Stepping Out of the Comfort Zone
- Promote Career Development
- The majority of today’s workforce belongs to Generation Y and Generation Z. Studies have revealed that individuals belonging to these categories value developing their skillset while they work for an organization.
- Job promotions in the form of changes to job titles and pay raises often do not suffice when it comes to satisfying employees' desire to develop. Your employees should be provided with opportunities to gain new skills, work with new people, or enjoy greater autonomy. Offering career development programs have also been associated with employee retention.
- Managers should have an individual development plan for their employees to discuss their long-term career goals, and thereby, make them more competitive. Even while your teams work remotely you can encourage them to register in online learning and skill development courses that they are interested in. This helps enrich their skills and can also enhance new employee training.
Fact: 59% of millennials say opportunities to learn and grow are extremely important to them when applying for a job. (Gallup, 2016).
- Give them stretch assignments
- Industrial experts like SHRM have been reminding businesses to set goals that are SMART (Specific, Measurable, Attainable, Relevant, and Time-bound). For a business to be successful, it must provide its employees an experience that enables them to attain their goals and objectives.
- The act of assigning employees projects or tasks that are beyond their current knowledge or skills level is expected to ‘stretch’ them developmentally. When you do this, you need to tell them why you think they’ll be able to handle it, by pointing to great work they’ve done in a similar area, or talking about strengths you’ve observed in them.
- Handing over projects that involve upskilling or using old skills at a higher level helps enhance their confidence to leave the mundane and undertake tasks that are challenging.
- Inspire Your Team Members to Take Up New Roles
- It is likely that as the team leader you'd be setting meeting agendas, assigning tasks, informing your team of the latest industry changes, or sharing news updates. You can assign some of these responsibilities to your team members and thus, help improve their leadership skills.

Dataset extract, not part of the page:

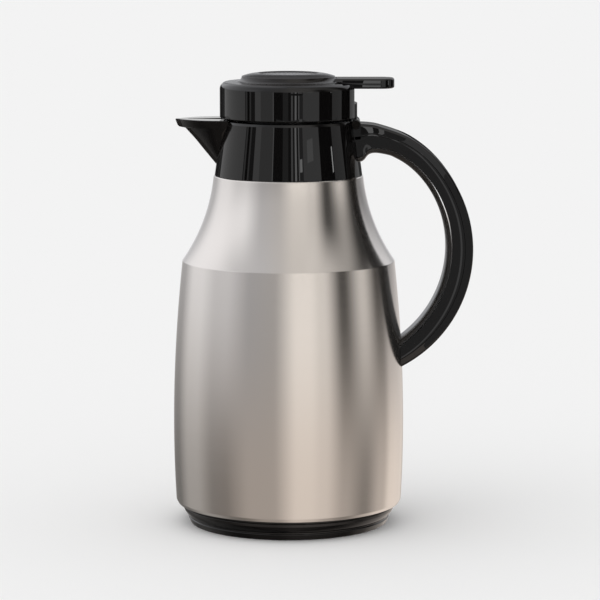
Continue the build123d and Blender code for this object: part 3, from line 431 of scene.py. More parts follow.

- If you people possess good skills (whether it be good communication and presentation skills or any technical expertise), they can be asked to conduct a short teaching session about it to help others learn the skill. You may ask one of the members to debrief the rest of the team on some interesting industry news that they recently came across.
- Encourage Them to Establish Connections
- You can suggest that people interact with other teams and learn about their work. For instance, a software developer could spend time with a sales colleague so that they can pool their knowledge and brainstorm possible new product proposals.
- Letting your teams generate company-wide connections can help ensure that the entire company is on the same page. SHRM recommends that the assigning of buddies in various departments helps when making sure projects are getting completed and productivity is high.
- Help Your Crew Overcome Their Anxieties
Do you know that the process of challenging themselves to push out of their comfort zone isn’t that easy for everyone? Some could go through bouts of anxiety while others undergo the process smoothly. As a manager, you shouldn’t expect everyone to have the same state of mind. Be sensitive to your employees’ wishes and individual goals while also encouraging change and offering solutions to overcome their nervousness. So, how do you do it?
- Take baby steps, not giant leaps: If you aim to execute something novel, like introducing a work process, make sure you don’t do it all at once. You may trial a small part of the process, with a small group of people. And, if this turns out to be effective, then look to expand it.
- Practice can make your people perfect: Always remember that preparation is key. If your objective is to let one of your teammates handle a tricky presentation, they have to prepare and practice before committing to the meeting room delivery.
- Don’t be afraid to embrace failure: We all are aware of the maxim “failure is the stepping stone to success”. If your team member messes up a task, don’t lose your temper with them. Just ask them to prepare better and try again the next time.
Note: Remind the employees that they will inevitably make mistakes, but that these missteps are an essential part of the journey to mastery.
- Maintain a culture of Acknowledgement & Appreciation
- Being a manager, you need to recognize the employees’ individual efforts as well as their teamwork. Doing so motivates them to work towards achieving greater goals and boosts their morale. They’d also start valuing themselves.
- When you notice their efforts, it makes them feel that they’re making a difference to the business. This has proven to have positive effects on improving productivity. At the end of the day, who doesn’t like to feel appreciated?
Fact: Several studies have highlighted that employees prefer on-the-spot recognition to formal reviews.
Encouraging your teams to step out of their comfort zones not only results in their personal development but also benefits the company as a whole. As managers, it is your responsibility to facilitate the process and help them advance their careers. We hope you implement the above-mentioned tips to witness a growth in employee performance and productivity.